**INSTRUCTIONS FOR THE TASK**
Beneath this instruction is a block of data; output from it exactly the lines that run from the one containing "const moved = new THREE.Group();" through the one containing "if empty is", inclusive.

── DATA PROVIDED ──

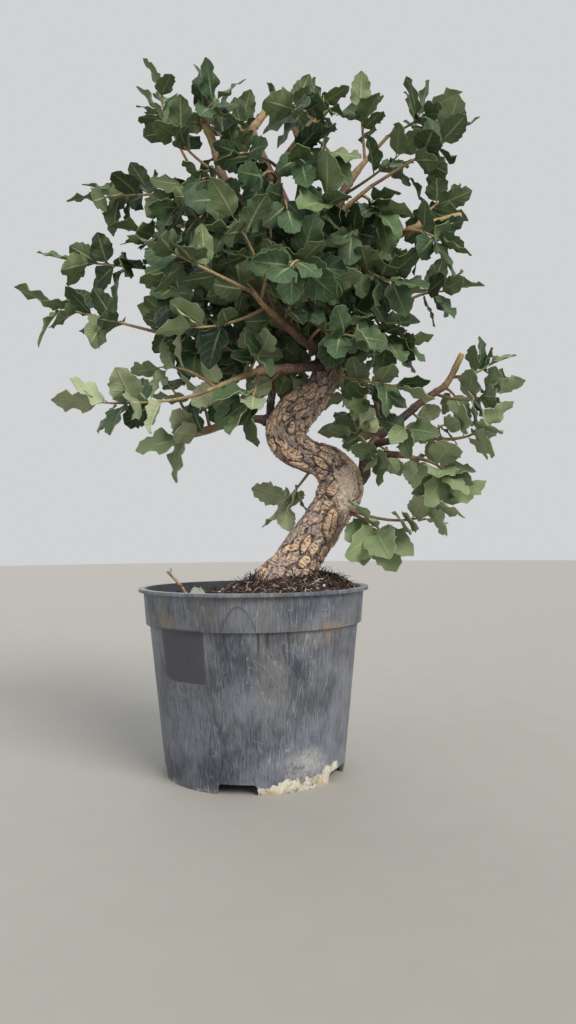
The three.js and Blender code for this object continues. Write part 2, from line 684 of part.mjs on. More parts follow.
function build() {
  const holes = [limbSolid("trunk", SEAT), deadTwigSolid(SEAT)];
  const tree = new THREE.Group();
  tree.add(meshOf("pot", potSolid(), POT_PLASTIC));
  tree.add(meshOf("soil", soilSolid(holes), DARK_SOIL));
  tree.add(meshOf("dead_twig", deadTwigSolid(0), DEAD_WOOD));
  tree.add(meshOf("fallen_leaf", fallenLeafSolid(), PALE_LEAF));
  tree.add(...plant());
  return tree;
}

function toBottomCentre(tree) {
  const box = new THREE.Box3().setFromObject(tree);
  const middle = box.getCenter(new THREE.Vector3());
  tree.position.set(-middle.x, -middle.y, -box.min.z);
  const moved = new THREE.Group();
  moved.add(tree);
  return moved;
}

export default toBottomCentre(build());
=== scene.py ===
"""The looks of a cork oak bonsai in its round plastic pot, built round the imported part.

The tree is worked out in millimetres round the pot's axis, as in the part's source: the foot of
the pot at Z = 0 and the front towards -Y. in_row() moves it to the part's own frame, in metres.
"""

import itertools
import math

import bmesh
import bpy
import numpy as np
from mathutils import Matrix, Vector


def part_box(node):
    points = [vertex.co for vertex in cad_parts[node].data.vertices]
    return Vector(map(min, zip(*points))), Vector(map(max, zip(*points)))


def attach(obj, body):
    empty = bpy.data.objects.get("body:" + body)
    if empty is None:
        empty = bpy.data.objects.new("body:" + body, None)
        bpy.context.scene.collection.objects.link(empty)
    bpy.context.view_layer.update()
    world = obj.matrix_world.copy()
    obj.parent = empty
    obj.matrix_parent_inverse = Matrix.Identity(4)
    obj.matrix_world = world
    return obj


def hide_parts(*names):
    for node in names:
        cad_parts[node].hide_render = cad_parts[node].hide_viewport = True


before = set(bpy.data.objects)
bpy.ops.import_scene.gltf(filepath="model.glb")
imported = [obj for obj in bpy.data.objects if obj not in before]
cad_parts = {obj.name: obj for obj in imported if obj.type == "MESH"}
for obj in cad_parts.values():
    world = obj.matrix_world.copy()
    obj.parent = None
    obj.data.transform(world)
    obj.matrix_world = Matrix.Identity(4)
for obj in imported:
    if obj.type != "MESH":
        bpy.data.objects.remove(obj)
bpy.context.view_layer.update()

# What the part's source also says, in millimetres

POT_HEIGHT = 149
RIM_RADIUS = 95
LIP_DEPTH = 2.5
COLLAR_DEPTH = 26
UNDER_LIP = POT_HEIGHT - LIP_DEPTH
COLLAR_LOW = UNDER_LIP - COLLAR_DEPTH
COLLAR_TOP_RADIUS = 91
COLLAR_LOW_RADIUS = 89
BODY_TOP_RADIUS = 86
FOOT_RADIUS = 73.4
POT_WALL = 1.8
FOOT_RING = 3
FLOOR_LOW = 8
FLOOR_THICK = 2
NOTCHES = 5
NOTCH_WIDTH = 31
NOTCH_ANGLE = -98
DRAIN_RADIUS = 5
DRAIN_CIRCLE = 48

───

**COMPLETED TASK**
  const moved = new THREE.Group();
  moved.add(tree);
  return moved;
}

export default toBottomCentre(build());
=== scene.py ===
"""The looks of a cork oak bonsai in its round plastic pot, built round the imported part.

The tree is worked out in millimetres round the pot's axis, as in the part's source: the foot of
the pot at Z = 0 and the front towards -Y. in_row() moves it to the part's own frame, in metres.
"""

import itertools
import math

import bmesh
import bpy
import numpy as np
from mathutils import Matrix, Vector


def part_box(node):
    points = [vertex.co for vertex in cad_parts[node].data.vertices]
    return Vector(map(min, zip(*points))), Vector(map(max, zip(*points)))


def attach(obj, body):
    empty = bpy.data.objects.get("body:" + body)
    if empty is None:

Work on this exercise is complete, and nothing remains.